* _Instructions for the task_
Your task is to reproduce word for word the lines running from the line containing "Model this object" to the line containing "end_fold = 4.00", inclusive. Nothing else belongs in the answer.

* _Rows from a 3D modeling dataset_
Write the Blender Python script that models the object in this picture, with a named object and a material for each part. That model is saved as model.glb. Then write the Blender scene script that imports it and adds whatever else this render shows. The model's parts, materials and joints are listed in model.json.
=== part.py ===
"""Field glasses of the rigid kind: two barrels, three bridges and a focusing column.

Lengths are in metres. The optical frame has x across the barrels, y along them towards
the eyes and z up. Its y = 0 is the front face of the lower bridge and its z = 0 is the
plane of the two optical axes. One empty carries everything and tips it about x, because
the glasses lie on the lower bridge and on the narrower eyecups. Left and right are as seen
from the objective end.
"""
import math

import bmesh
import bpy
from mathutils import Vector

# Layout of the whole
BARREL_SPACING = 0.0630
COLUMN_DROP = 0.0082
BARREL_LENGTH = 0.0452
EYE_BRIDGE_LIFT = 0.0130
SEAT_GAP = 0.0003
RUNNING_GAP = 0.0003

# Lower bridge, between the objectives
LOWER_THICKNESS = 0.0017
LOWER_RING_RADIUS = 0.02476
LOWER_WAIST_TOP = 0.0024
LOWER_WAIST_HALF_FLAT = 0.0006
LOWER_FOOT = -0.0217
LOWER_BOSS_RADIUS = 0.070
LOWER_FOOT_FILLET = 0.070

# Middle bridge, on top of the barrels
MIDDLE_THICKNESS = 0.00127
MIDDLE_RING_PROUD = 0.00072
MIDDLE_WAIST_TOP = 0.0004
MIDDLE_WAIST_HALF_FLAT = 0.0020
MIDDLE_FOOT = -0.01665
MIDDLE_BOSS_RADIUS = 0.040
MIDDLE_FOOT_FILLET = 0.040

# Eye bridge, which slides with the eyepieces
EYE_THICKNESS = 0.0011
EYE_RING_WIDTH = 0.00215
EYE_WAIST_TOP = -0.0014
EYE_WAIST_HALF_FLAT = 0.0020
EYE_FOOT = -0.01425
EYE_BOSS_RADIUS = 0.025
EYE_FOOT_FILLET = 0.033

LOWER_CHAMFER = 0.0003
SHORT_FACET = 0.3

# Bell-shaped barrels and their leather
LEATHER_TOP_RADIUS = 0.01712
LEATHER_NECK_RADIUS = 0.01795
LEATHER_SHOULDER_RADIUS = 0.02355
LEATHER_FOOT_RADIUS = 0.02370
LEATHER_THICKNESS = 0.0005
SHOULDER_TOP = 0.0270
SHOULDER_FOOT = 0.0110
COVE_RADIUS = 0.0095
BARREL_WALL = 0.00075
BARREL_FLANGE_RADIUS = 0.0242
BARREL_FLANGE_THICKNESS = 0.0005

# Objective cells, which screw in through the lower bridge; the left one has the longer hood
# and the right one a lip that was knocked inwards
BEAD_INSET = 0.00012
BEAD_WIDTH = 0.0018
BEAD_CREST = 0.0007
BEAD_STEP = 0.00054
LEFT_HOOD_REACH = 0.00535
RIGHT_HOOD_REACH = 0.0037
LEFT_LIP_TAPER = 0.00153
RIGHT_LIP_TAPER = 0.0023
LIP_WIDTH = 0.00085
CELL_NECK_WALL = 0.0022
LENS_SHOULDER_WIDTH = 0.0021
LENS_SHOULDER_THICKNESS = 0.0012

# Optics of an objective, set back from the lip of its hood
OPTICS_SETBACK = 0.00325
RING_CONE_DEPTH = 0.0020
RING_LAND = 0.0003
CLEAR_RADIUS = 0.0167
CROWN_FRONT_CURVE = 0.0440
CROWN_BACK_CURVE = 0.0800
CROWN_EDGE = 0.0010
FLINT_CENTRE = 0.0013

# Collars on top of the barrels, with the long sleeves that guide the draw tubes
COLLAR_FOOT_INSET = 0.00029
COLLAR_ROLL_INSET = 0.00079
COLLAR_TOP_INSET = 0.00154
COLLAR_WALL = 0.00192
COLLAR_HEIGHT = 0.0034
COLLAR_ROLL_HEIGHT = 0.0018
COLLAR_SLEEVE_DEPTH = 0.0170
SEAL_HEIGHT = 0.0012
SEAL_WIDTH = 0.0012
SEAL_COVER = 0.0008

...

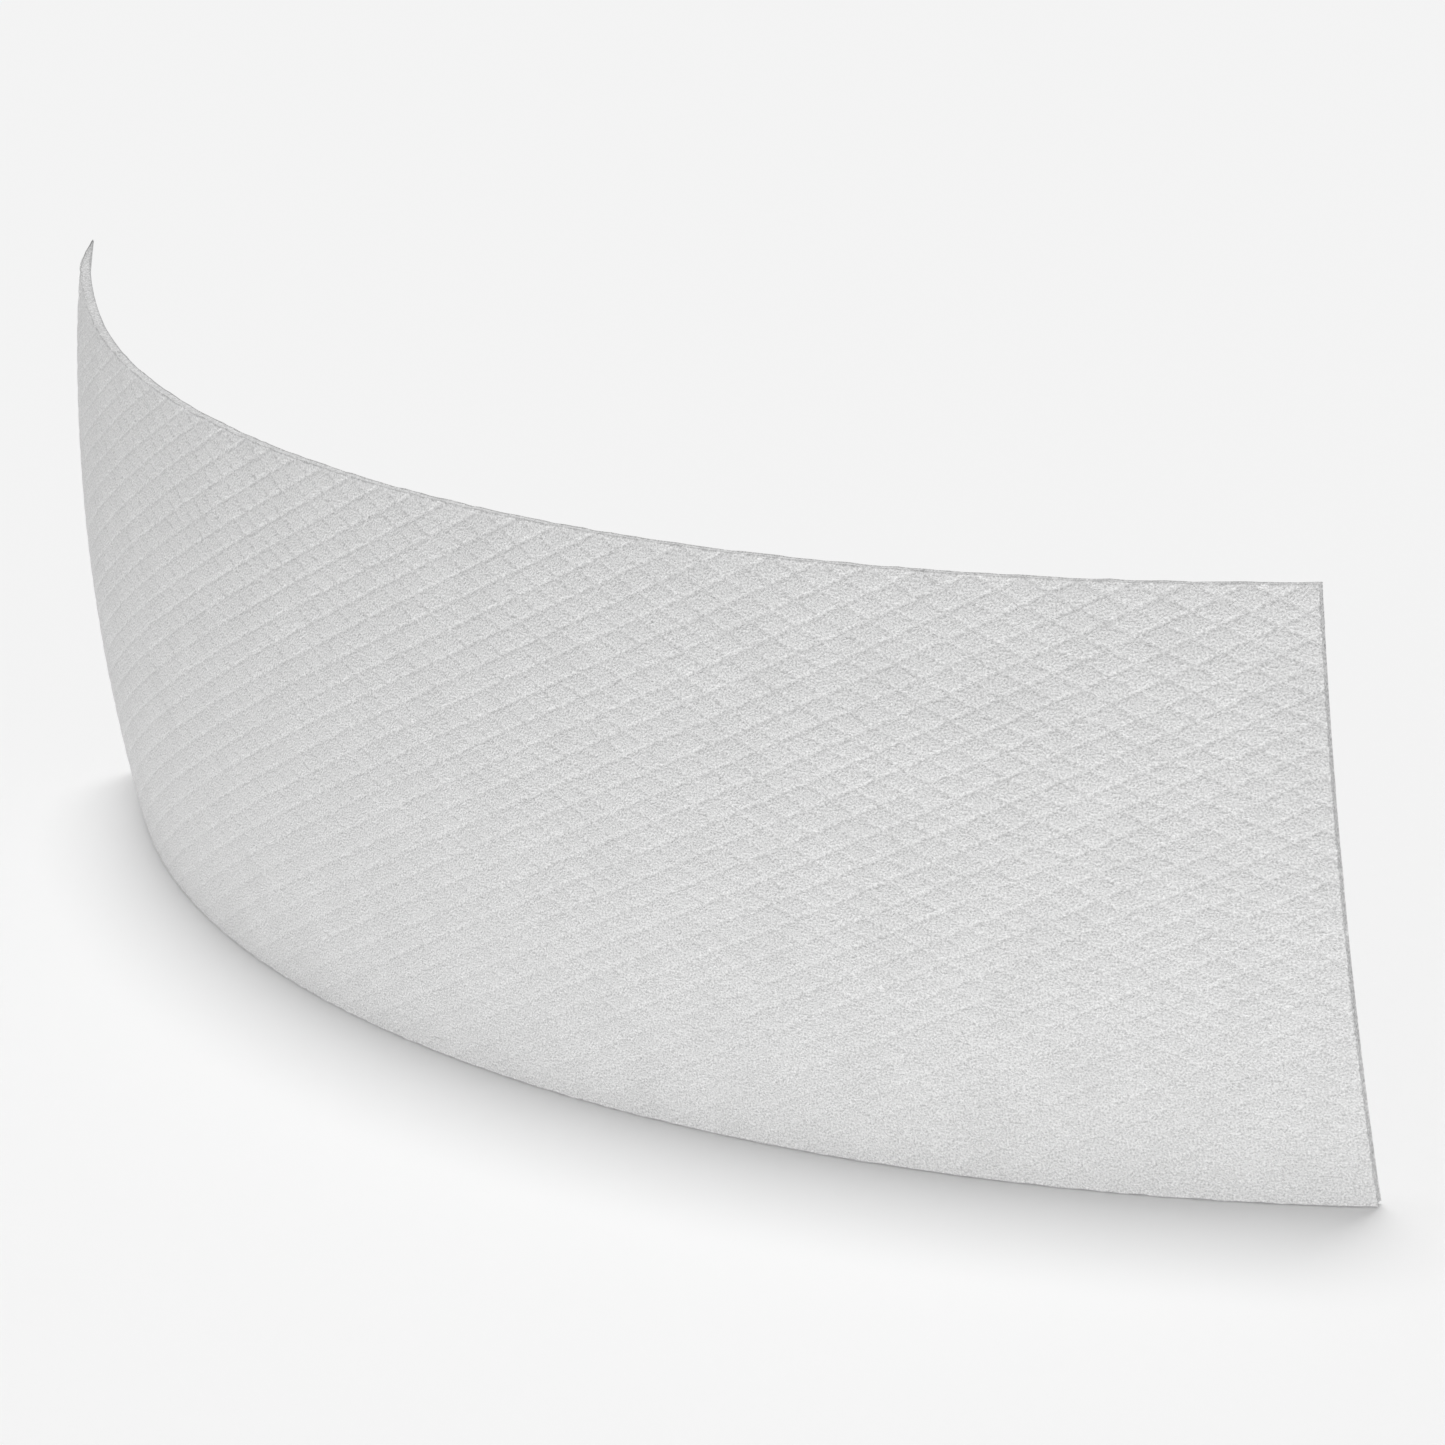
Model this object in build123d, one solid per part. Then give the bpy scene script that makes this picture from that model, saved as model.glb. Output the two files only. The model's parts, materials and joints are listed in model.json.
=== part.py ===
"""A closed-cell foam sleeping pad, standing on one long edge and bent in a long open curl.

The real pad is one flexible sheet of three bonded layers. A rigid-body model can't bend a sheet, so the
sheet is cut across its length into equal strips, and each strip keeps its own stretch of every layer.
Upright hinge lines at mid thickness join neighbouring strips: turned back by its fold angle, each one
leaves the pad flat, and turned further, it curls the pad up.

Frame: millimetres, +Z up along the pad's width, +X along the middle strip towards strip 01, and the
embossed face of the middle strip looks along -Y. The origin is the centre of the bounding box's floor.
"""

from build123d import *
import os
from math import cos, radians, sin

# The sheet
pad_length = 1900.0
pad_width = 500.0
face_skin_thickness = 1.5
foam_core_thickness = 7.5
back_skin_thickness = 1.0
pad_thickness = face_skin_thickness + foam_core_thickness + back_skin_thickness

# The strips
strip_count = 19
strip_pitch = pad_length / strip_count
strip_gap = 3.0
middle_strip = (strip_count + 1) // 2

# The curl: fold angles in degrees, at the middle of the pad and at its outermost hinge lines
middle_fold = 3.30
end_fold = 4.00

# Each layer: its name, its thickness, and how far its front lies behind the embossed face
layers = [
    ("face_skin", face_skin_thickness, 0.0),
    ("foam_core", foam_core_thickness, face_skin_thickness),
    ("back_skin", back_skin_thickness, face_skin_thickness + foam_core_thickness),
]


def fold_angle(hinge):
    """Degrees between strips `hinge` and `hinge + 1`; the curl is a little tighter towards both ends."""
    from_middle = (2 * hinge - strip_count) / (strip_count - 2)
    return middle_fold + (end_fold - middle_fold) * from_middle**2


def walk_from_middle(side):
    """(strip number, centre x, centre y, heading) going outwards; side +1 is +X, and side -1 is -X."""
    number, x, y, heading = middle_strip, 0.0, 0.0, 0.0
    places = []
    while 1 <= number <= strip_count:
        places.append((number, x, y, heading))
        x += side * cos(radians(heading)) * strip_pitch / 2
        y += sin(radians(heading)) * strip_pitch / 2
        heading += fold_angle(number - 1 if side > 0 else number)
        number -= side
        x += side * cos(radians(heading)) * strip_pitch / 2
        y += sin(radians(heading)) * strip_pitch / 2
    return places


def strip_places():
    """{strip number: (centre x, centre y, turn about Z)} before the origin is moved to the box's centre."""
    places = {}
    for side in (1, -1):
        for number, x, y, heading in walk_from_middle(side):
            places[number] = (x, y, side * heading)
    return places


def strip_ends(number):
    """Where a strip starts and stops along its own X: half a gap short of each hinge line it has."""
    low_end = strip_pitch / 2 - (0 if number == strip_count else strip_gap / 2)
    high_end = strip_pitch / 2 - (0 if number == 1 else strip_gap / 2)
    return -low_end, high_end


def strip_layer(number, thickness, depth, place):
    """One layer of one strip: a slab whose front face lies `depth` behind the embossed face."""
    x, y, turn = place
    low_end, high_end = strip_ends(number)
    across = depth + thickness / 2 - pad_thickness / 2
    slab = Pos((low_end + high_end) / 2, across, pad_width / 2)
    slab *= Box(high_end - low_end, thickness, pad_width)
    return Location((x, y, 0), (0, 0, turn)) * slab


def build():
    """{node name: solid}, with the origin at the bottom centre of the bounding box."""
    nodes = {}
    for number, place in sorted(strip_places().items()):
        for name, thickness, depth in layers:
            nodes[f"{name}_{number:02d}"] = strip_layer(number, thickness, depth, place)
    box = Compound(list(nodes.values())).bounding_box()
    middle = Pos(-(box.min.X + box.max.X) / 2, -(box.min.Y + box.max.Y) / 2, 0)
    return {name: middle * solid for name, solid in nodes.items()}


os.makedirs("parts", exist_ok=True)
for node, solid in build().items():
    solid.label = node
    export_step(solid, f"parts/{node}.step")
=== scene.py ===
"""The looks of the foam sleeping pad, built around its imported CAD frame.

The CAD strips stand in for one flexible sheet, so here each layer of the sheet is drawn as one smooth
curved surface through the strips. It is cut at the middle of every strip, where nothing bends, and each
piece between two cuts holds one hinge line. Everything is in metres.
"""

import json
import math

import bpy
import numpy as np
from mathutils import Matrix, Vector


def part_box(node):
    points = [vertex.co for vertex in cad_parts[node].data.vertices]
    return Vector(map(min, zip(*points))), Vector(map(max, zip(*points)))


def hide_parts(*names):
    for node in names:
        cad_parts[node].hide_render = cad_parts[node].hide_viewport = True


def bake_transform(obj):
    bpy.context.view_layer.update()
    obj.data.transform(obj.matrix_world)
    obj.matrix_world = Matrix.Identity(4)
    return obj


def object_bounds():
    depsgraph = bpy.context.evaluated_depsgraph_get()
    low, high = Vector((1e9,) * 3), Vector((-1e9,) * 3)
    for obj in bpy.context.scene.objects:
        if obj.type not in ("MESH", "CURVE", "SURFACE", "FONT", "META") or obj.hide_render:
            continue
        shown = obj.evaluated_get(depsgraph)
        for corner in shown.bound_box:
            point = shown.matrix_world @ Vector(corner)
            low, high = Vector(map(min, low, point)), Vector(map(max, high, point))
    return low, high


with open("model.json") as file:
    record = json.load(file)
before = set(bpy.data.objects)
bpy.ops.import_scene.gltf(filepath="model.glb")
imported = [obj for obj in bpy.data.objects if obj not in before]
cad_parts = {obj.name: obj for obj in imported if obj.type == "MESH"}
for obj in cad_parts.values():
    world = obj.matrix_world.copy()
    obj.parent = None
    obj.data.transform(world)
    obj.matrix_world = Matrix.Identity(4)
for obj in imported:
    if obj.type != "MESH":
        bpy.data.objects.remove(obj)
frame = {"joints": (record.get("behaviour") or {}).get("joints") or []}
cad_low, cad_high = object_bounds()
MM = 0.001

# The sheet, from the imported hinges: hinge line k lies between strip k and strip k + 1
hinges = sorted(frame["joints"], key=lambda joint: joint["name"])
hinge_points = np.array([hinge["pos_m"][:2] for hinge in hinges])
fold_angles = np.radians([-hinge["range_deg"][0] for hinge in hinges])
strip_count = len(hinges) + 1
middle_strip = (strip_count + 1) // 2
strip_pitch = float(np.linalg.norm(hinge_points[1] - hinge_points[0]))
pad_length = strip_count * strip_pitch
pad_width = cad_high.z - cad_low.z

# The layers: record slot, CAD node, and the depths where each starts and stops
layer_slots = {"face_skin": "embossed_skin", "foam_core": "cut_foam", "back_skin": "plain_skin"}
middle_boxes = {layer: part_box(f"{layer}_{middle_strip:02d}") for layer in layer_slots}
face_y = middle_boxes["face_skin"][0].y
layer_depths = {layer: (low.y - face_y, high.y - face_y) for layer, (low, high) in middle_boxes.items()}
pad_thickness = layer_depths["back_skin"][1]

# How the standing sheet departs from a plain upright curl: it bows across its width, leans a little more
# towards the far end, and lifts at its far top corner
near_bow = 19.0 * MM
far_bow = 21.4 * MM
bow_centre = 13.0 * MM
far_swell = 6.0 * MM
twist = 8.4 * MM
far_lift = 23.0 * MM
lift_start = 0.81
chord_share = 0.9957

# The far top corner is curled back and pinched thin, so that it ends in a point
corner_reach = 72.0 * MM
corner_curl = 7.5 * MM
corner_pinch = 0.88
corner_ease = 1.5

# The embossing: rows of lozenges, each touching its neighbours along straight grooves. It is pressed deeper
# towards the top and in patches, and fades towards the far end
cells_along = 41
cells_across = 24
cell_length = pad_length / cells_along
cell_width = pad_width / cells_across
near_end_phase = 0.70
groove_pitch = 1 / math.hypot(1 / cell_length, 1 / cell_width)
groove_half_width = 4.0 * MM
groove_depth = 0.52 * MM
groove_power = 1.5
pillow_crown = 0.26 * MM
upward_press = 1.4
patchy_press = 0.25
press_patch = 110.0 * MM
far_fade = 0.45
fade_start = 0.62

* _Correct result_
Model this object in build123d, one solid per part. Then give the bpy scene script that makes this picture from that model, saved as model.glb. Output the two files only. The model's parts, materials and joints are listed in model.json.
=== part.py ===
"""A closed-cell foam sleeping pad, standing on one long edge and bent in a long open curl.

The real pad is one flexible sheet of three bonded layers. A rigid-body model can't bend a sheet, so the
sheet is cut across its length into equal strips, and each strip keeps its own stretch of every layer.
Upright hinge lines at mid thickness join neighbouring strips: turned back by its fold angle, each one
leaves the pad flat, and turned further, it curls the pad up.

Frame: millimetres, +Z up along the pad's width, +X along the middle strip towards strip 01, and the
embossed face of the middle strip looks along -Y. The origin is the centre of the bounding box's floor.
"""

from build123d import *
import os
from math import cos, radians, sin

# The sheet
pad_length = 1900.0
pad_width = 500.0
face_skin_thickness = 1.5
foam_core_thickness = 7.5
back_skin_thickness = 1.0
pad_thickness = face_skin_thickness + foam_core_thickness + back_skin_thickness

# The strips
strip_count = 19
strip_pitch = pad_length / strip_count
strip_gap = 3.0
middle_strip = (strip_count + 1) // 2

# The curl: fold angles in degrees, at the middle of the pad and at its outermost hinge lines
middle_fold = 3.30
end_fold = 4.00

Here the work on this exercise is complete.